What would make a perfectly ordinary suburban family from suburban Boston with two
jobs, two cars and three kids toss everything and go off and become farmers? Organic
farmers, no less..?:"I really thought he was going through a mid-life
crisis," recalls Karen Franczyk of the day her husband, Don, announced he wanted to
buy a farm.
Eighteen months later, the Franczyks are beginning their second season on the Big Red
Barn Farm, a 64-acre spread in Winchendon, hard up against the New Hampshire border.
"Wed never even heard of Winchendon," says Karen. "Now we
couldnt think of living anywhere else."
It was a tough year. They each worked two jobs -- Don is a sales rep for a high tech
firm in the 128 corridor, Karen worked weekends -- and home schooled their children. In
their "free" time, they started renovating the dilapidated farmhouse that they
now call home.
"We bought the place for the land and this," says Don, standing in the small
greenhouse, jammed with racks of seedlings almost ready for planting. "The house was
not the best part of the deal."
The deal itself was extremely attractive, thanks to a Massachusetts program designed to
preserve farmland. The development rights to the property are owned by a private land
trust. The Franczyks own the right to use or sell the farm, but neither they nor
subsequent owners may subdivide it. The goal is to prevent the property from being
converted into a residential sub-division. And since that option is precluded, the
Franczyks paid far less for the property than if development rights were not owned by a
trust.
"It helps to keep farmland for farmers," explains Jack Kittredge of the
Northeast Organic Farming Association. "When the last farmer dies its worth a
lot of money to the kids, who may not want to farm it. This allows young farmers to buy
the land at an affordable price."
The previous owners of Big Red Barn Farm ran it as an organic farm, which was an
approach the Don and Karen were determined to continue. But its not easy fighting
bugs without chemicals.
"Its a balancing act trying to keep the whole system in balance," says
Don.
Bacteria is released into the fields at just the right time to eat the potato beetle
larve, synthetic cloth covers the cabbage to keep off another kind of beetle. Manure is
used as a fertilizer, but it must be spread 120 days before harvest to ensure it
doesnt contaminate the produce.
"A lot of it is timing."
To support Red Barn Farm, the couple have turned to another innovative approach: They
are selling shares to each years crops.
The concept is called Community Supported Agriculture, a practice first developed in
Japan.
"Groups of women, who are the primary buyers for households, form co-ops and
contract with farmers," explains Kittredge, whose own Many Hands Organic Farm in
Barre has about 40 shareholders. "The Japanese term for the system translates as
food with a farmers face on it."
The idea spread to Europe as part of E.F. Schumachers Small is Beautiful
movement, which stressed the ecological and spiritual values of small-scale enterprise.

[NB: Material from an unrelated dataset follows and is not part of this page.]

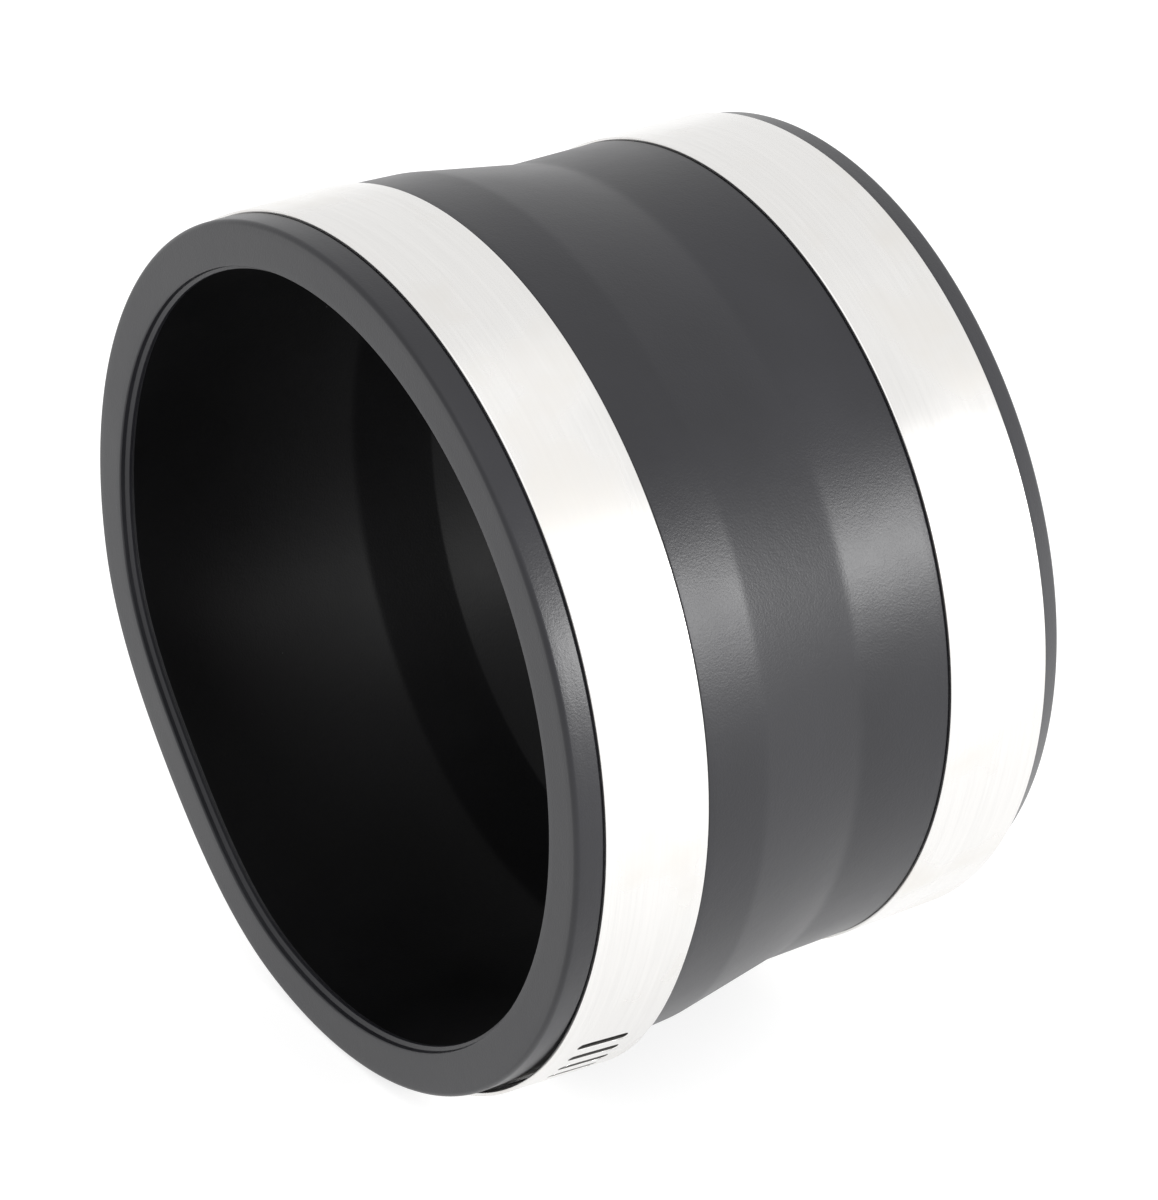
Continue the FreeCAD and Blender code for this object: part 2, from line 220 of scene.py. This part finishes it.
def eased(corners, radii, step):
    """Closed outline with each corner rounded by its radius, and points no further apart than step.

    The arc's centre is on the corner's bisector, and the arc meets both sides at radius over the tangent
    of half the corner's angle.
    """
    corners = np.asarray(corners, float)
    count = len(corners)
    runs = []
    for k in range(count):
        here, before, after = corners[k], corners[k - 1], corners[(k + 1) % count]
        a, b = before - here, after - here
        a, b = a / np.linalg.norm(a), b / np.linalg.norm(b)
        half = 0.5 * math.acos(np.clip(a @ b, -1.0, 1.0))
        if radii[k] <= 0.0 or half > 0.499 * math.pi:
            runs.append(here[None, :])
            continue
        reach = radii[k] / math.tan(half)
        bisector = (a + b) / np.linalg.norm(a + b)
        centre = here + bisector * radii[k] / math.sin(half)
        first, last = here + a * reach - centre, here + b * reach - centre
        turn = math.atan2(first[0] * last[1] - first[1] * last[0], first @ last)
        pieces = max(4, int(abs(turn) / math.radians(12.0)))
        angles = np.linspace(0.0, turn, pieces + 1)[:, None]
        across = np.array([-first[1], first[0]])
        runs.append(centre + np.cos(angles) * first + np.sin(angles) * across)
    outline = np.concatenate(runs)
    ends = np.roll(outline, -1, axis=0)
    lengths = np.linalg.norm(ends - outline, axis=1)
    filled = [
        start + (end - start) * np.arange(pieces)[:, None] / pieces
        for start, end, pieces in zip(outline, ends, np.maximum(1, np.ceil(lengths / step)).astype(int))
    ]
    return np.concatenate(filled)


# ---------------------------------------------------------------- materials
def new_material(name):
    """Empty node material with its output and a Principled shader joined to it."""
    material = bpy.data.materials.new(name)
    material.use_nodes = True
    tree = material.node_tree
    tree.nodes.clear()
    output = tree.nodes.new("ShaderNodeOutputMaterial")
    shader = tree.nodes.new("ShaderNodeBsdfPrincipled")
    tree.links.new(shader.outputs["BSDF"], output.inputs["Surface"])
    return material, tree, shader


def node(tree, kind, settings=None, inputs=None):
    """Adds a node, sets its properties and its sockets, and joins sockets given as outputs."""
    made = tree.nodes.new(kind)
    for key, value in (settings or {}).items():
        setattr(made, key, value)
    for key, value in (inputs or {}).items():
        if isinstance(value, bpy.types.NodeSocket):
            tree.links.new(value, made.inputs[key])
        else:
            made.inputs[key].default_value = value
    return made


def noise(tree, vector, scale, detail=4.0, roughness=0.5):
    """Noise of a given scale on the object's own coordinates."""
    made = node(
        tree,
        "ShaderNodeTexNoise",
        inputs={"Vector": vector, "Scale": scale, "Detail": detail, "Roughness": roughness},
    )
    return made.outputs["Fac"]


def remap(tree, value, low, high, to_low, to_high):
    """Straight-line change of range, held at its ends."""
    made = node(
        tree,
        "ShaderNodeMapRange",
        {"clamp": True},
        {"Value": value, "From Min": low, "From Max": high, "To Min": to_low, "To Max": to_high},
    )
    return made.outputs["Result"]


def blend_colour(tree, factor, first, second):
    """Colour that goes from first to second with the factor."""
    made = node(tree, "ShaderNodeMix", {"data_type": "RGBA"}, {0: factor, 6: first, 7: second})
    return made.outputs[2]


def rubber_material(name, low, high, gloss, specular):
    """Satin moulded black rubber: fine matt grain, faint bloom, and rare uneven specks of dust."""
    material, tree, shader = new_material(name)
    place = node(tree, "ShaderNodeTexCoord").outputs["Object"]
    bloom = noise(tree, place, 28.0, 5.0, 0.55)
    grain = noise(tree, place, 2600.0, 2.0, 0.6)
    orange_peel = noise(tree, place, 420.0, 3.0, 0.5)
    cells = node(tree, "ShaderNodeTexVoronoi", inputs={"Vector": place, "Scale": 420.0})
    specks = cells.outputs["Distance"]
    scatter = remap(tree, noise(tree, place, 90.0, 2.0, 0.5), 0.56, 0.72, 0.0, 0.075)
    smaller = node(tree, "ShaderNodeMath", {"operation": "SUBTRACT"}, {0: scatter, 1: specks}).outputs[0]
    dust = remap(tree, smaller, 0.0, 0.03, 0.0, 1.0)
    base = blend_colour(tree, remap(tree, bloom, 0.3, 0.7, 0.0, 1.0), (*low, 1.0), (*high, 1.0))
    colour = blend_colour(tree, dust, base, (0.07, 0.07, 0.07, 1.0))
    tree.links.new(colour, shader.inputs["Base Color"])
    rough = remap(tree, bloom, 0.25, 0.75, gloss - 0.05, gloss + 0.05)
    tree.links.new(rough, shader.inputs["Roughness"])
    shader.inputs["Specular IOR Level"].default_value = specular
    fine = node(
        tree, "ShaderNodeBump", inputs={"Strength": 0.25, "Distance": 0.00012, "Height": grain}
    )
    wide = node(
        tree,
        "ShaderNodeBump",
        inputs={
            "Strength": 0.1,
            "Distance": 0.0002,
            "Height": orange_peel,
            "Normal": fine.outputs["Normal"],
        },
    )
    tree.links.new(wide.outputs["Normal"], shader.inputs["Normal"])
    return material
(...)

Massachusetts and New Hampshire pioneered the system in the U.S. about a decade ago.
"We borrowed the idea and adapted it," Karen explains. Under the
"pure" form of CSA, shareholders pay with a combination of cash and sweat
equity, working the land, handling the bookkeeping or otherwise chipping in to make the
farm run. The Franczyks opted to stick solely with the cash part.
"People are so busy, so just to get them to buy in [to the idea] is
difficult," says Don. "And to say, by the way, you have to come out six
times a year to weed cabbage is pretty tough."
So their shareholders pay about $400 for a seasons worth of produce, available
each week from June through September, with a couple of extra parcels at the holidays.
Pickups are at the Winchendon farm or a drop point in Marlboro.
"We give people their moneys worth and more," Don says proudly.
The concept allows them to get around the fact that they are too small to interest
supermarkets and a bit too large to depend solely on restaurants, like Winchendons
Brass Pineapple, which use their produce. Getting paid up front also helps the cash flow.
"And its a good way to get in touch with people," Don adds, with an
enthusiasm that makes clear he means it. The couple also sells produce to drop-ins on
Saturdays.
At Many Hands farm in Barre, where about a quarter of the shareholders work the land,
Kittredge has seen a sense of community and real ownership emerge.
"Some people just treat it as a bother, but others come out and work on weekends
even through they have paid, bonding with others working the fields," he says.
For others, the idea of getting closer to nature quickly loses some of its charm.
"Most Americans are not used to their produce coming in fresh, when you get home
with several shopping bags of fresh produce it involves a certain amount of preparation
and work," says Kittredge. "Some people who enthuse in the beginning, find they
just cant deal with it taking that much time preparing food."